Cette affirmation constitue une critique directe des interprétations nationales qui limiteraient la protection des consommateurs en violation des objectifs du droit de l’Union. La Cour rappelle ainsi son rôle de gardienne de l’application uniforme du droit européen et de l’effet utile des directives. Une jurisprudence nationale ne peut créer une présomption irréfragable de non-abusivité pour des clauses qui n’ont pas été négociées, même si elles s’inscrivent dans un cadre légal. Le juge national conserve son plein pouvoir d’appréciation pour vérifier si, malgré ce cadre, la clause crée au détriment du consommateur un déséquilibre significatif entre les droits et obligations des parties.
B. La portée de la solution au service de l’équilibre contractuel
Au-delà de son aspect technique, cette décision revêt une importance pratique considérable. Elle empêche les professionnels de se prévaloir d’une législation-cadre pour imposer unilatéralement des conditions qui leur sont favorables, tout en se dérobant au contrôle du juge. En soumettant au test de l’abusivité les clauses issues de la marge d’appréciation du professionnel, la Cour garantit que le consommateur ne soit pas exposé à des modifications unilatérales déséquilibrées.

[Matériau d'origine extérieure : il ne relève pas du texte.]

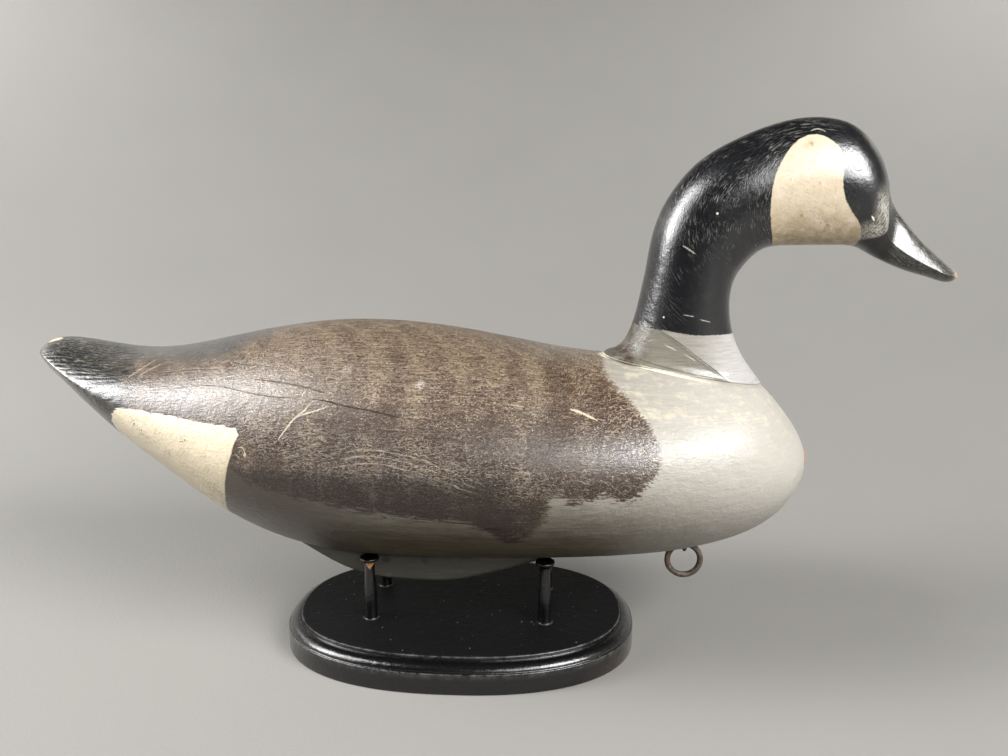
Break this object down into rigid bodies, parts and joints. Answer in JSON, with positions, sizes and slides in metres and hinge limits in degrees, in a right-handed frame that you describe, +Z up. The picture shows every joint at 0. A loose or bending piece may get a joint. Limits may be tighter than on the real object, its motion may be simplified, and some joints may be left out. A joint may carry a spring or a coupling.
{
  "type": "goose decoy",
  "caption": "Carved and painted wooden goose decoy resting on turned pegs that stand in an oval moulded plaque, with an iron line ring under the breast.",
  "frame": {"origin": "middle of the plaque's underside, on the surface that it stands on", "axes": "+X towards the bill, +Y the goose's left side, +Z up"},
  "size_m": [0.63, 0.2056, 0.3671],
  "materials": {
    "body_paint": "grey and scratch-grained brown paint, worn and varnished",
    "head_paint": "glossy black paint with cream cheek patches, finely scratched",
    "keel_paint": "dark grey paint, worn",
    "bare_wood": "bare",
    "iron": "dark, lightly rusted wire",
    "stand_paint": "satin black paint, worn at the edges"
  },
  "bodies": {
    "root": {"body": "body_paint", "head_and_neck": "head_paint", "keel": "keel_paint", "breast_plug": "bare_wood", "line_ring": "iron", "staple": "iron", "plaque": "stand_paint", "peg_front_right": "stand_paint", "peg_front_left": "stand_paint", "peg_back_right": "stand_paint", "peg_back_left": "stand_paint"}
  },
  "joints": []
}
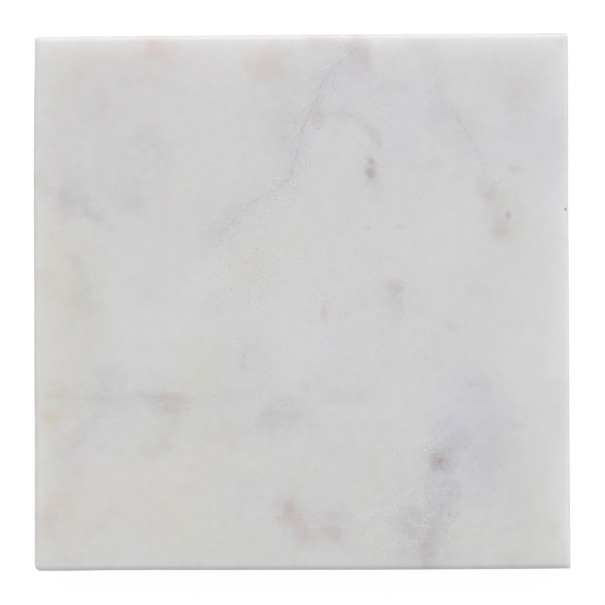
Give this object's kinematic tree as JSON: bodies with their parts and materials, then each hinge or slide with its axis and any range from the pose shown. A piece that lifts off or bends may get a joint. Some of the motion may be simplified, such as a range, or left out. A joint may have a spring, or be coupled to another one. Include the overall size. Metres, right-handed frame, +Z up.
{
  "type": "drink coaster",
  "caption": "Square honed white marble drink coaster with eased edges, standing on small round cork feet under its corners.",
  "frame": {"origin": "on the table, under the middle of the square slab", "axes": "+Z up out of the face that takes the glass, +X right and +Y to the back, both square to the slab's sides; the picture looks down -Z with +Y up the picture"},
  "size_m": [0.1, 0.1, 0.0122],
  "materials": {
    "marble": "honed white marble with faint grey veins and pink, warm and lavender clouds",
    "cork": "fine-grain agglomerated cork, matt",
    "adhesive": "cream acrylic adhesive film, satin"
  },
  "bodies": {
    "root": {"stone_slab": "marble", "cork_foot_front_left": "cork", "cork_foot_front_right": "cork", "cork_foot_back_left": "cork", "cork_foot_back_right": "cork", "adhesive_film_front_left": "adhesive", "adhesive_film_front_right": "adhesive", "adhesive_film_back_left": "adhesive", "adhesive_film_back_right": "adhesive"}
  },
  "joints": []
}
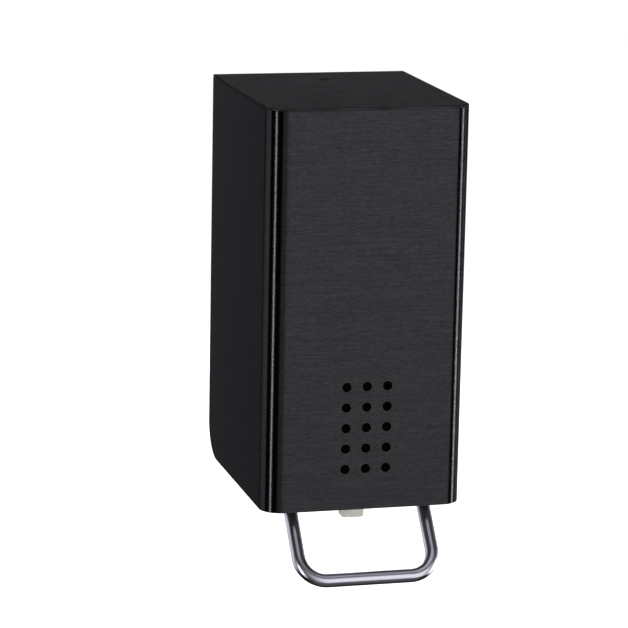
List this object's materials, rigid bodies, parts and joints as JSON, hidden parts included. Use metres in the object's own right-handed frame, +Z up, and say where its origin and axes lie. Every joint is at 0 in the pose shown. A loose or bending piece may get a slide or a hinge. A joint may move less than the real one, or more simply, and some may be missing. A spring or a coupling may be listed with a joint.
{
  "type": "soap dispenser",
  "caption": "Wall mounted soap dispenser with a lift-off brushed black steel cover, round sight holes and a bent rod push lever under the spout.",
  "frame": {"origin": "centre of the four wall screw holes, on the wall plane", "axes": "+Z up, +Y into the wall, +X to the right seen from the front; the front faces -Y"},
  "size_m": [0.108, 0.1458, 0.2489],
  "materials": {
    "black_steel": "fine horizontal brushing, black coated, satin",
    "coated_steel": "black powder coated sheet, fine orange peel",
    "stainless_rod": "polished stainless rod",
    "bright_steel": "bright zinc plated",
    "spring_steel": "blued spring steel",
    "black_plastic": "fine moulded texture",
    "smoke_plastic": "dark smoke tinted polyethylene",
    "white_plastic": "natural acetal",
    "clear_plastic": "milky translucent",
    "seal_rubber": "soft moulded"
  },
  "bodies": {
    "wall_unit": {"back_plate": "coated_steel", "shelf_bracket": "coated_steel", "bracket_rivets": "bright_steel", "pivot_bushes": "white_plastic", "pivot_axle": "bright_steel", "axle_clips": "bright_steel", "thrust_washers": "white_plastic", "bottle": "smoke_plastic", "neck_nut": "black_plastic", "neck_gasket": "seal_rubber", "pump_barrel": "white_plastic", "inlet_valve": "seal_rubber", "return_spring": "spring_steel", "latch_block": "coated_steel", "latch_screws": "bright_steel"},
    "fill_cap": {"bottle_cap": "black_plastic", "cap_seal": "seal_rubber"},
    "push_lever": {"lever_rod": "stainless_rod", "rocker_yoke": "black_plastic", "rod_grub_screws": "bright_steel"},
    "pump_piston": {"piston_stem": "white_plastic", "piston_seal": "seal_rubber", "spout_tip": "clear_plastic", "outlet_valve": "seal_rubber"},
    "latch": {"latch_leaf": "spring_steel"},
    "cover": {"cover_shell": "black_steel", "cover_lid": "black_steel", "sight_window": "smoke_plastic", "cover_guides": "coated_steel", "catch_bracket": "coated_steel"}
  },
  "joints": [
    {"name": "cover_lift", "type": "slide", "parent": "wall_unit", "child": "cover", "axis": [0, 0, 1], "range_m": [0, 0.22]},
    {"name": "lever_push", "type": "hinge", "parent": "wall_unit", "child": "push_lever", "pos_m": [0, -0.1175, -0.112], "axis": [1, 0, 0], "range_deg": [0, 22], "stiffness_Nm_per_rad": 0.16, "springref_deg": -24.06},
    {"name": "piston_stroke", "type": "slide", "parent": "wall_unit", "child": "pump_piston", "axis": [0, 0, 1], "range_m": [0, 0.0055], "deforming": ["return_spring"]},
    {"name": "cap_turn", "type": "hinge", "parent": "wall_unit", "child": "fill_cap", "pos_m": [0, -0.075, 0.06], "axis": [0, 0, 1], "range_deg": [0, 90]},
    {"name": "latch_press", "type": "hinge", "parent": "wall_unit", "child": "latch", "pos_m": [0, -0.007, 0.0654], "axis": [1, 0, 0], "range_deg": [0, 8], "stiffness_Nm_per_rad": 0.05, "springref_deg": -5.73}
  ],
  "couplings": [
    {"joint": "piston_stroke", "follows": "lever_push", "m_per_rad": 0.0143}
  ]
}
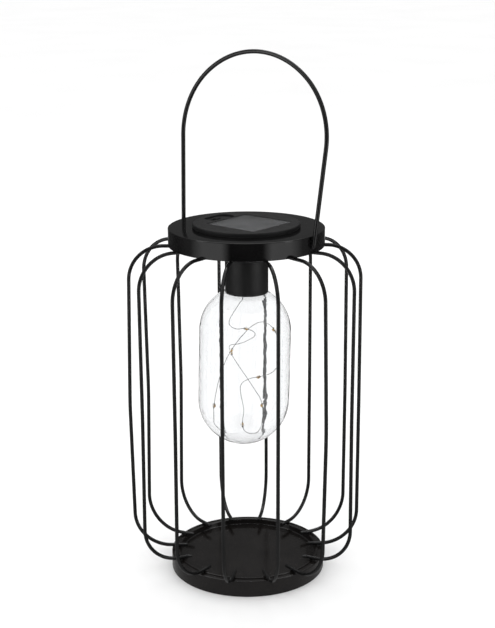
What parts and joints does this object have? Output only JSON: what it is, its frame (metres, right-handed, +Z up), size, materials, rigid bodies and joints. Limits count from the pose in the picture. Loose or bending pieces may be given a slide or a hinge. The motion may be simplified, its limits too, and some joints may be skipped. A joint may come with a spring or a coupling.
{
  "type": "solar lantern",
  "caption": "Hanging solar lantern: round wire cage between a pan cap and a base tray, swinging bail handle, lift-out solar module with a clear bulb of fairy lights.",
  "frame": {"origin": "centre of the base tray's bottom rim, on the surface that the lantern stands on", "axes": "+Z up through the cap; X along the handle's pivot axis, with the switch on the -X side of the solar panel; Y across it"},
  "size_m": [0.1711, 0.1691, 0.3876],
  "materials": {
    "painted_steel": "semi-gloss black powder coat",
    "black_plastic": "fine-grained satin",
    "black_foam": "closed-cell foam",
    "clear_adhesive": "adhesive film",
    "panel_laminate": "dark laminate",
    "solar_cell": "dark polycrystalline",
    "clear_resin": "gloss, clear epoxy",
    "switch_plastic": "satin",
    "plated_steel": "nickel plated",
    "battery_sleeve": "shrink sleeve",
    "circuit_laminate": "green solder mask",
    "component_plastic": "moulded",
    "lead_insulation": "insulated lead",
    "clear_glass": "clear, polished",
    "black_rubber": "moulded",
    "silvered_wire": "silvered copper",
    "bead_resin": "clear resin drop"
  },
  "bodies": {
    "lantern_frame": {"top_cap": "painted_steel", "base_ring": "painted_steel", "base_floor": "painted_steel", "cage_wire_01": "painted_steel", "cage_wire_02": "painted_steel", "cage_wire_03": "painted_steel", "cage_wire_04": "painted_steel", "cage_wire_05": "painted_steel", "cage_wire_06": "painted_steel", "cage_wire_07": "painted_steel", "cage_wire_08": "painted_steel", "cage_wire_09": "painted_steel", "cage_wire_10": "painted_steel", "cage_wire_11": "painted_steel", "cage_wire_12": "painted_steel", "cage_wire_13": "painted_steel", "cage_wire_14": "painted_steel", "cap_welds": "painted_steel", "base_welds": "painted_steel"},
    "bail": {"handle": "painted_steel"},
    "solar_module": {"solar_housing": "black_plastic", "gasket": "black_foam", "panel_adhesive": "clear_adhesive", "panel_board": "panel_laminate", "solar_cells": "solar_cell", "panel_cover": "clear_resin", "switch_body": "plated_steel", "module_base": "black_plastic", "housing_screws": "plated_steel", "battery": "battery_sleeve", "battery_contacts": "plated_steel", "battery_spring": "plated_steel", "circuit_board": "circuit_laminate", "board_components": "component_plastic", "panel_leads": "lead_insulation", "battery_leads": "lead_insulation", "led_leads": "lead_insulation", "socket_sleeve": "black_plastic", "bulb_holder": "black_plastic", "bulb_glass": "clear_glass", "string_stopper": "black_rubber", "string_wire": "silvered_wire", "led_beads": "bead_resin"},
    "switch_slider": {"switch_knob": "switch_plastic"}
  },
  "joints": [
    {"name": "handle_swing", "type": "hinge", "parent": "lantern_frame", "child": "bail", "pos_m": [0, 0, 0.2555], "axis": [1, 0, 0], "range_deg": [-98, 105]},
    {"name": "module_lift", "type": "slide", "parent": "lantern_frame", "child": "solar_module", "axis": [0, 0, 1], "range_m": [0, 0.09]},
    {"name": "switch_slide", "type": "slide", "parent": "solar_module", "child": "switch_slider", "axis": [-0.0523, -0.9986, 0], "range_m": [0, 0.004]}
  ]
}
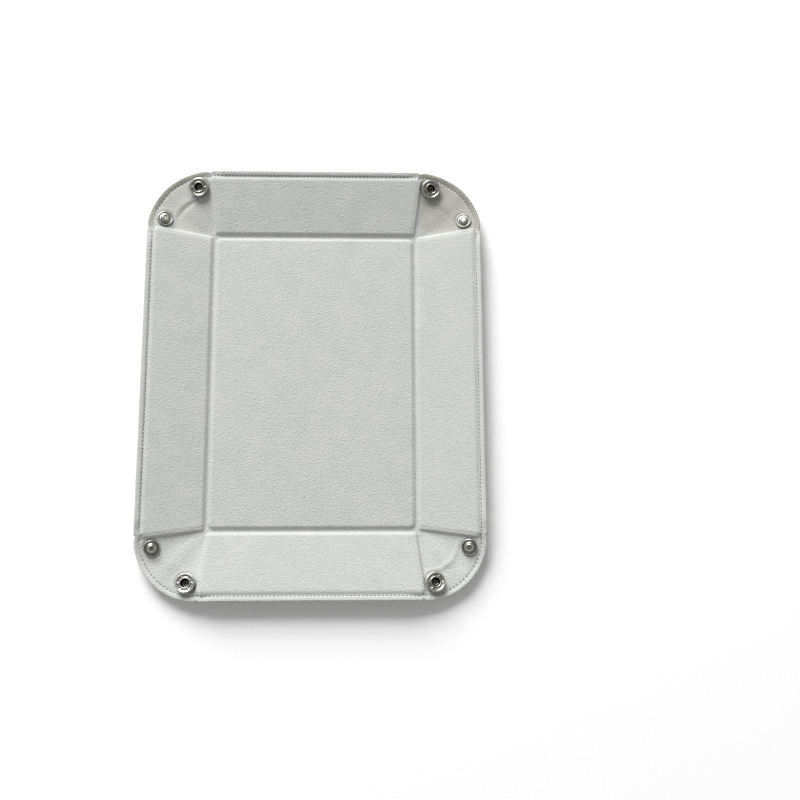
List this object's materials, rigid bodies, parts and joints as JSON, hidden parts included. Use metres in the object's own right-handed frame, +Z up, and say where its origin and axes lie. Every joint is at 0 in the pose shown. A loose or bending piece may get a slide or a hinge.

Cette solution renforce la transparence et incite les professionnels, lorsqu’ils adaptent leurs contrats à une nouvelle législation, à le faire d’une manière qui respecte l’équilibre contractuel. Elle confirme que l’objectif de la directive 93/13 est de corriger une inégalité de fait entre le consommateur et le professionnel. En définitive, la Cour de justice rappelle que la protection contre les clauses abusives constitue un instrument essentiel du marché intérieur, visant à garantir la confiance des consommateurs. Toute interprétation, qu’elle émane d’une partie ou d’une juridiction, qui aurait pour effet d’affaiblir cette protection doit être écartée.